IFA submitted comments March 30, 2010 to OSHA in response to its proposed rule regarding recordkeeping requirements of employers when an employee is injured or becomes ill in the workplace.  The proposal sought to amend the OSHA 300 Log sheet where employers report to the agency such incidents.  It would amend the form to include a column for employers to identify musculoskeletal disorders as illnesses.  It also defined MSDs broadly as any level of discomfort, including, but not limited to back pain, muscle aches and carpal tunnel syndrome, which would trigger the duty for employers to report.

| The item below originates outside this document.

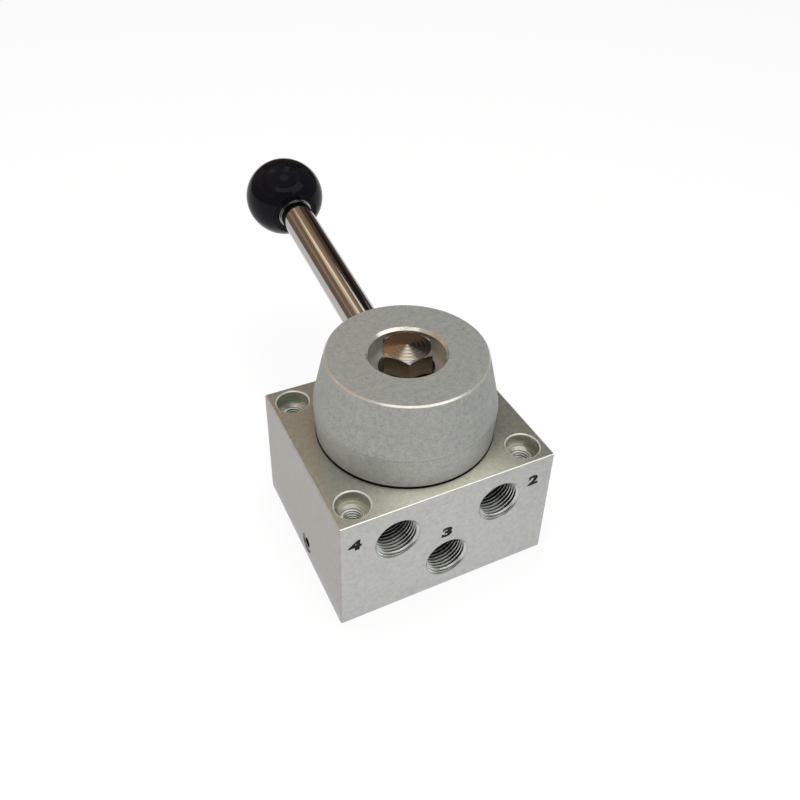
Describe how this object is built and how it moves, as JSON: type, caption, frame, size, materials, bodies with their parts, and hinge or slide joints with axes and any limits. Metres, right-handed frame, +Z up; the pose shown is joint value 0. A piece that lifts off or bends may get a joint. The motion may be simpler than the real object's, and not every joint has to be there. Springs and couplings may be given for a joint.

In 2001, IFA and the employer community successfully overturned a Clinton administration ergonomics regulation at OSHA that would have implemented the same broad MSD definitions and require employers to develop “one-size fits all” safety programs for these complex and not-well-understood ailments.  The comments submitted by IFA and other trade associations also pointed out how OSHA has grossly under-estimated the costs of this proposal, particularly on small businesses, and accordingly should have conducted a small-business review panel to learn more about how small firms would comply with this regulation.

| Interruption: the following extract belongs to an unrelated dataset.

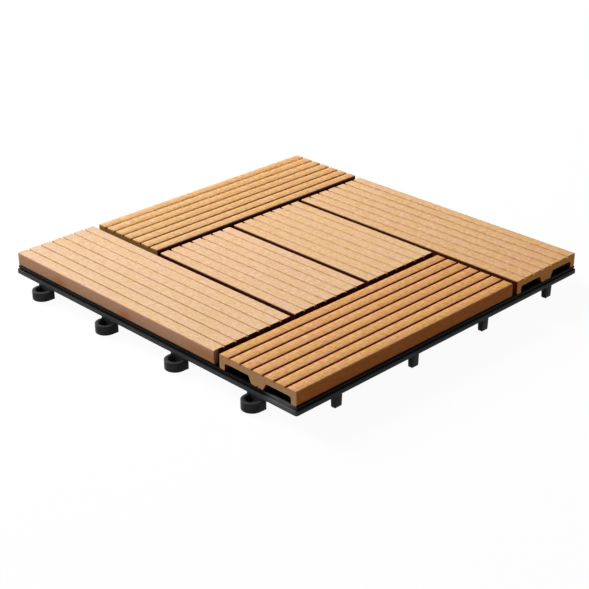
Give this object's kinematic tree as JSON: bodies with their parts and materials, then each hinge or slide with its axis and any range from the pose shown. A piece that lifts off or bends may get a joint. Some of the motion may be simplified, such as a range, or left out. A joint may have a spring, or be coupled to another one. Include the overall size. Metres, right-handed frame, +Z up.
{
  "type": "interlocking deck tile",
  "caption": "Square outdoor floor tile of grooved composite boards in a pinwheel layout, screwed to a moulded base with loops and pegs that hook to the next tile.",
  "frame": {"origin": "centre of the 300 mm square base, on the ground under the middle foot", "axes": "+Z up out of the walking surface; the loops stand out along -Y and -X, the pegs hang under the +X and +Y edges"},
  "size_m": [0.3093, 0.3093, 0.0255],
  "materials": {
    "composite_board": "brushed wood-plastic composite",
    "base_plastic": "moulded, satin",
    "screw_steel": "zinc plated"
  },
  "bodies": {
    "root": {"left_board": "composite_board", "front_board": "composite_board", "right_board": "composite_board", "back_board": "composite_board", "middle_board_front": "composite_board", "middle_board_back": "composite_board", "base_grid": "base_plastic", "board_screws": "screw_steel"}
  },
  "joints": []
}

IFA will continue to press for regulatory and legislative corrections to afford the best environment for franchise businesses to continue to operate and expand creating opportunities in local communities.

State Issues
The new year also marks the beginning of state legislative sessions.  IFA is actively monitoring on a daily basis the introduction of legislation in state capitals across the country.  To date, bills affecting franchising have been proposed in such states as Montana, New Jersey and North Carolina, as well as the territory of Puerto Rico.  IFA staff are working closely with our allies in those states and actively reaching out to lawmakers.  No bills have gained momentum toward passage as of yet and IFA members can keep informed by logging into the Government Relations section of IFA’s Web site at  


www.franchise.org



The IFA continues to pursue a multi-state strategy to address the mis- classification of the franchisor-franchisee business relationship.  Some states have aggressively applied independent contractor statutes to the franchise business relationship, most notably in Massachusetts, under the Awuah decision.  IFA is moving forward in Massachusetts and other states to clarify that franchising is uniquely different from the traditional employer-employee relationship.